WASHINGTON – The only bipartisan bill coming out of Congress these days is the one we're leaving to future generations to pay back.
And it's getting bigger all the time.
Proof came quietly last week, when the Trump administration released its mid-session review of the federal budget. The bottom line was that the federal deficit will top $1 trillion in fiscal 2019 – nearly double what the tax-cutting Trump administration had previously promised.
"This is a striking acknowledgement following almost two years of claims that economic growth unleashed by these policies will wipe deficits away," noted Maya MacGuineas, president of the Committee for a Responsible Federal Budget.
The Trump administration still argues that last year's tax cuts (and maybe more to come) will unleash such economic growth that the deficit will start shrinking in the coming years, to a mere $363 billion in fiscal 2028.
Practically no other budget geek in Washington projects that. The Congressional Budget Office projects the 2028 deficit to be more than $1.5 trillion – more than four times what the Trumpsters estimate. And the nation's lonely beacons of fiscal responsibility – MacGuineas' group, the Peter G. Peterson Foundation and the Concord Coalition – all saw the Trump administration's deficit report and responded by issuing dire warnings.
How bad are things? Take a look at the chart above. It shows that public debt, as a share of the economy, is already the highest it's been since around 1950, when America was still paying off its bills from World War II and its aftermath. And it shows that public debt is projected to rise steadily for the next 30 years.
That's partly because Social Security and Medicare are both on unsustainable paths, and partly because the Trump administration and Congress have made things markedly worse in the past two years.
Republicans, of course, insisted on a tax cut that has reduced corporate tax receipts to their lowest level in 75 years.
And congressional Democrats, led by Senate Minority Leader Charles E. Schumer of New York, won $131 billion in domestic spending increases in a two-year budget deal that Trump groused about but signed. That's three times more than the domestic spending increase in a similar two-year budget deal signed a few years ago by then-President Barack Obama.
No one with any power is working to fix Social Security and Medicare, and no one is likely to tamper with the tax cuts or spending increases. In a largely stalemated Congress, the status quo is usually the easiest way out, so it's likely there will be no significant tax hikes or spending cuts to reduce the deficit anytime soon.
But Republicans aren't satisfied with the status quo. They want to cut taxes even more. They've proposed what they call "Tax Reform 2.0," largely a series of reforms aimed at giving Americans tax breaks to save for retirement and for their children's education.
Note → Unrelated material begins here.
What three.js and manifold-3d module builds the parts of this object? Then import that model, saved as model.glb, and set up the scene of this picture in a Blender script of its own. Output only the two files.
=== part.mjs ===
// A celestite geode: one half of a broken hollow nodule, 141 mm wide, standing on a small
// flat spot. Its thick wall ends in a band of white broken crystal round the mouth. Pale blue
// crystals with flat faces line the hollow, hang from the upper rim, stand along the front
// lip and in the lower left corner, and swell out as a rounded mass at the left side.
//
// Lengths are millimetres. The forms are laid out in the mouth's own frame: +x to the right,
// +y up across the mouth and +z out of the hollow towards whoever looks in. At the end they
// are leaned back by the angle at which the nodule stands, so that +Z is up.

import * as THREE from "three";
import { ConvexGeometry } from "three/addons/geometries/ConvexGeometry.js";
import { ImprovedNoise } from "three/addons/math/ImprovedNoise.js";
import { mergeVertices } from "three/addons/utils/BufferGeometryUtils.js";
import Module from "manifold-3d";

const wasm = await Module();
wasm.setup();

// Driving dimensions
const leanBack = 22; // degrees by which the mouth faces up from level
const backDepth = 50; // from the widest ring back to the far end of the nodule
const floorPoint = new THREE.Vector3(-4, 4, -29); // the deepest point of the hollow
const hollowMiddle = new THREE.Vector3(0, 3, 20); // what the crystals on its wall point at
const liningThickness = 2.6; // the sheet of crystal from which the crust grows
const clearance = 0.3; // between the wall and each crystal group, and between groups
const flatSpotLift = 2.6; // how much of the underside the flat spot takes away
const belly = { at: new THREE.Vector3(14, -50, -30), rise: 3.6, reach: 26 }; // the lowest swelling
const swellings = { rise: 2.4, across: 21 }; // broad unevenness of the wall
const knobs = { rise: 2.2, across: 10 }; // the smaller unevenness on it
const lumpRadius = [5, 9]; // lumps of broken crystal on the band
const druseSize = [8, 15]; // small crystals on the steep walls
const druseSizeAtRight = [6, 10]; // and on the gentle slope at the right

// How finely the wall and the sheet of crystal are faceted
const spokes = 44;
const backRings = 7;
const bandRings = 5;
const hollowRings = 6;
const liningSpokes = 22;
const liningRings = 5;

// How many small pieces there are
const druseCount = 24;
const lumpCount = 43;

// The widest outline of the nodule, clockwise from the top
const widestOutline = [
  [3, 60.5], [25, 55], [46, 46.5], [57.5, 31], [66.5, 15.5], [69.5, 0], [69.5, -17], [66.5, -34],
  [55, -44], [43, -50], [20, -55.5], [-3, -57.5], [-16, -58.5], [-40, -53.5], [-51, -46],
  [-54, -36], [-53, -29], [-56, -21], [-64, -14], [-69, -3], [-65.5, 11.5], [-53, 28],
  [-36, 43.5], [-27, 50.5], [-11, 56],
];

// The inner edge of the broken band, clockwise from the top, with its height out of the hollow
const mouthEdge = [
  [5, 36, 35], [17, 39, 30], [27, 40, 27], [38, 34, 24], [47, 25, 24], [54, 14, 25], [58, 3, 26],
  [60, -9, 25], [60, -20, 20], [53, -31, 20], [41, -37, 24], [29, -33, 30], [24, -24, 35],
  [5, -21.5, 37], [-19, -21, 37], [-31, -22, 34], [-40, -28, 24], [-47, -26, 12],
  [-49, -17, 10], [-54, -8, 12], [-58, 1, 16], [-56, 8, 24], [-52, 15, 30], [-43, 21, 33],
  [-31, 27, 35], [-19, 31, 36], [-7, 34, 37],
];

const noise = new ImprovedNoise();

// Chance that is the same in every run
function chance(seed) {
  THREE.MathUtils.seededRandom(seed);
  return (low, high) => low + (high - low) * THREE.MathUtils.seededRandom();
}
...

That may be a noble notion, but it's also an expensive one.
"Last year’s tax legislation did major damage to our fiscal outlook — adding trillions to our national debt," said Michael A. Peterson, chairman and CEO of the Peterson Foundation. "After this irresponsible policy, it’s especially disappointing that lawmakers are looking to dig the hole even deeper."
More debt means Americans have to pay more interest on the debt. In fact, according to the Committee for a Responsible Federal Budget, American taxpayers will spend more on interest than it does on Medicaid – the federal-state health care plan for the poor – by 2021. And by 2024, we'll pay more on interest than we do for defense.
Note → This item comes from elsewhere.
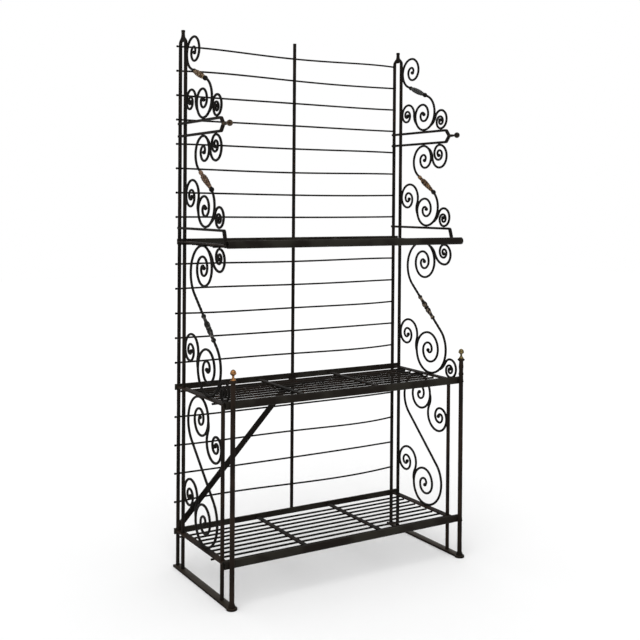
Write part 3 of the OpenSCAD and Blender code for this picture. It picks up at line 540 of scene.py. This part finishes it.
def square_neck(x):
    """A square section carried up, each station with its own half width: drawn in, then a block."""
    z = np.array([2008, 2014, 2020, 2026, 2032, 2034.5, 2036, 2040.5, 2042.2, 2043])
    half = np.array([8.2, 7.6, 6.5, 5.9, 5.7, 5.9, 6.4, 6.4, 6.0, 5.0])
    line = np.stack([np.full(10, x), np.full(10, PAIR_Y), z], 1)
    return flat_bar(line, ACROSS, 18, 18, 9 - half, corner=4.0, rub=0.2, seed=6)


WEB = [(0, -6), (8, -5.4), (12, -3.4), (13.4, 0), (12, 3.4), (8, 5.4), (0, 6)]
for side, x in SIDES.items():
    web = turned(WEB, (x, PAIR_Y, 2010.5), ACROSS, side=UP, sides=32)
    shapes = [leaning_bar(x, -1), leaning_bar(x, 1), square_neck(x), web]
    put(f"{side}_cap_forging", shapes, frame_paint, "frame_bars", f"{side}_post_cap")

# %% [markdown]
# ## Brackets and arms
# The fork brackets once carried rods for hanging goods, and the arms brace the posts over the top
# shelf. Both are flat bar bent on the anvil, so each is one section carried round a line with
# small round corners.


# %% Lines with round corners
def bent(corners, radius, step=4.0):
    """Straight runs joined by arcs: each corner is cut off at the radius from it and rounded with a
    curve that starts and ends along the runs."""
    corners = np.asarray(corners, float)
    pieces = [corners[:1]]
    for before, here, after in zip(corners[:-2], corners[1:-1], corners[2:]):
        start = here + (before - here) / np.linalg.norm(before - here) * radius
        end = here + (after - here) / np.linalg.norm(after - here) * radius
        t = np.linspace(0, 1, 9)[:, None]
        pieces.append((1 - t) ** 2 * start + 2 * t * (1 - t) * here + t**2 * end)
    path = np.vstack([*pieces, corners[-1:]])
    run = distances(path)
    along, inset = stations(run[-1], step, 0.8)
    places = np.unique(np.concatenate([along, run[1:-1]]))
    inset = np.interp(places, along, inset)
    return np.stack([np.interp(places, run, path[:, k]) for k in range(3)], 1), inset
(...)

And someday, experts predict, interest payments on the debt will start to squeeze out funding for practically every other federal priority you can think of.
"It will slowly strangle us," said Henry Paulson, the Republican Treasury secretary who led the George W. Bush administration's response to the Great Recession. "It will squeeze out all sorts of things we need to do."
And that includes responding to future recessions with spending aimed at stimulating the economy.
Which is why the budget hawks at the Concord Coalition recently tweeted: "While federal deficits may be necessary to help pull the country out of recessions, it is irresponsible for the government to be running large deficits – let alone raising them – during strong economic times."